What bothers Chief Curry the most is the beating the city of Dallas, and the police department in particular, is taking in the press. It especially disturbed him to hear a reporter telling a television audience, as he held up a picture of Oswald, “This is what the man who is charged with shooting President Kennedy looks like, or at least this is what he did look like. We don’t know what he looks like now after being in the custody of the police.”
990
Of course, Curry knew Oswald wasn’t being mistreated. He himself had checked with Captain Fritz to make sure that Oswald had been given something to eat and wasn’t being subjected to long, drawn-out interrogation sessions.
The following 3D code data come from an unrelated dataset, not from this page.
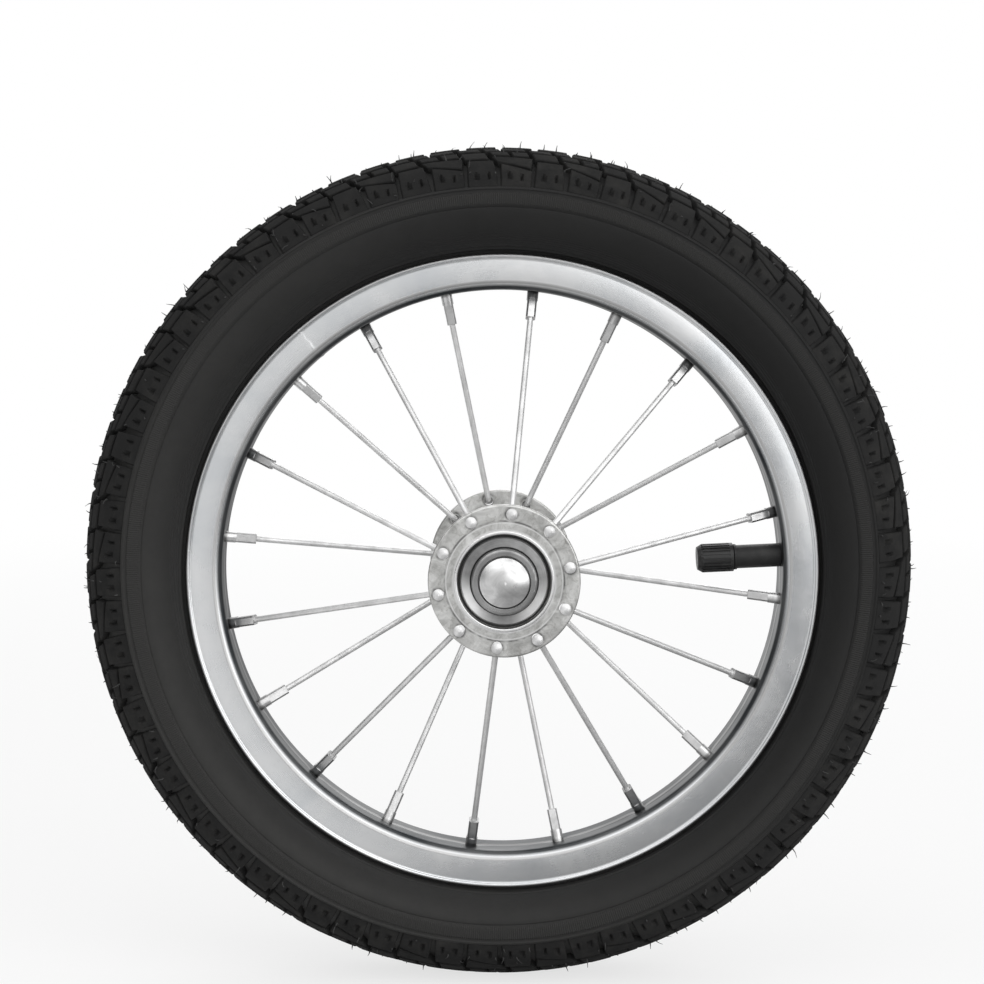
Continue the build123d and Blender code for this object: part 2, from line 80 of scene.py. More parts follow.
# Places on the tyre are millimetres along its skin, from the widest line towards the crown.
SIDE_BAND = (-3.2, -2.3, 1.1, 1.4)     # the ribbed band: where it rises, from..to, and falls
SIDE_BAND_HEIGHT = 0.4
SIDE_RIDGE = (2.55, 0.42, 0.35)        # middle, half width and height
SIDE_LINE = (-3.55, 0.35, -0.25)
SIDE_RING = (-19.0, 0.7, 0.5)
PLAIN_SIDE_END = -4.1                  # the plain stretch below those mouldings
PLAIN_SIDE_STEP = 0.9
# Where the carcass has points: over the ring, as shares of its half width, and over the rest.
RING_SHARES = (-1.0, -0.6, -0.3, 0.0, 0.3, 0.6, 1.0)
LINE_PLACES = [-3.95, -3.75, -3.55, -3.35, -3.15, -2.95, -2.75, -2.55]
BAND_PLACES = [-2.3, -1.7, -0.9, 0.0, 0.8, 1.1, 1.2, 1.3, 1.4]
RIDGE_PLACES = [1.8, 2.1, 2.25, 2.4, 2.55, 2.7, 2.85, 3.0]
TREAD_EDGE_STEP = 0.16
TREAD_EDGE_STEPS = 6
TREAD_FLOOR_FROM = 1.1                 # beyond the tread's start
TREAD_FLOOR_STEPS = 22

PITCHES = 72                  # shoulder blocks round each side, short and tall by turns
TREAD_START = 3.3
GROOVE_DEPTH = 2.3
GROOVE_DEPTH_AT_EDGE = 1.3    # beside the sidewall
GROOVE_EDGE = (-0.1, 0.7)     # the step down to it, from the tread's start
TREAD_MEAN_DEPTH = 2.0        # below the crown, where a pitch's length is taken
BLOCK_BEVEL = 0.28
BLOCK_FLARE = 0.35            # how far a block's root stands out from its top
BLOCK_ROOT = 0.25             # how far a block's root goes below the groove's floor
LEDGE_WIDTH = 2.7             # of the lower strip along a shoulder block's foot
LEDGE_DEPTH = 0.35
PIT_HALF_WIDTH = 0.75         # of the two notches above that strip
PIT_HEIGHT = 2.6
PIT_DEPTH = 1.3
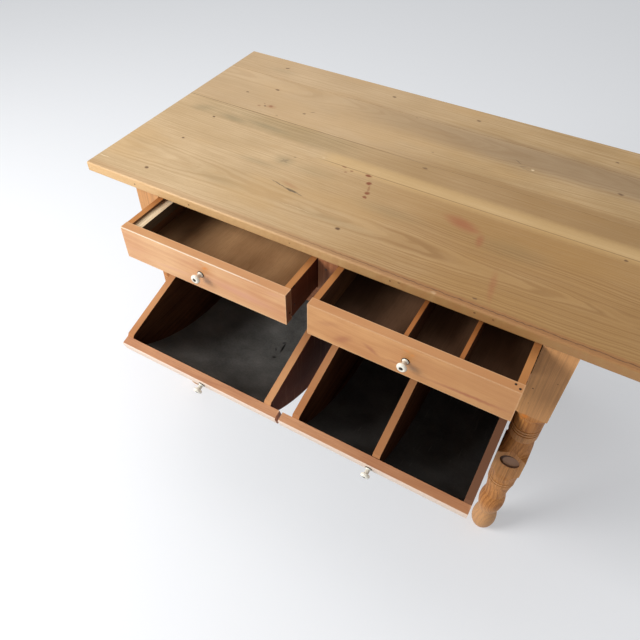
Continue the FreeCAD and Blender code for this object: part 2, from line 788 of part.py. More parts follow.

But the comments, no matter how inaccurate, sting just the same. Curry had always maintained very good relations with the local press, and they respected him for it.
991
But this is different. The halls are overrun with reporters from all over the world, each one putting Dallas under a magnifying glass. Under the pervasive glare of the world media, Curry feels that he has to defend the city and his beloved department. In no uncertain terms, he wants the press to know that Oswald isn’t being mistreated, which, in his mind, means marching him out to within an arm’s length of the mob of reporters waiting downstairs.

“I’m a little afraid something might happen to him,” Fritz says. “Let me put him on the stage so nobody can get to him.”

“No,” Curry says. “I want him out in front of the stage.”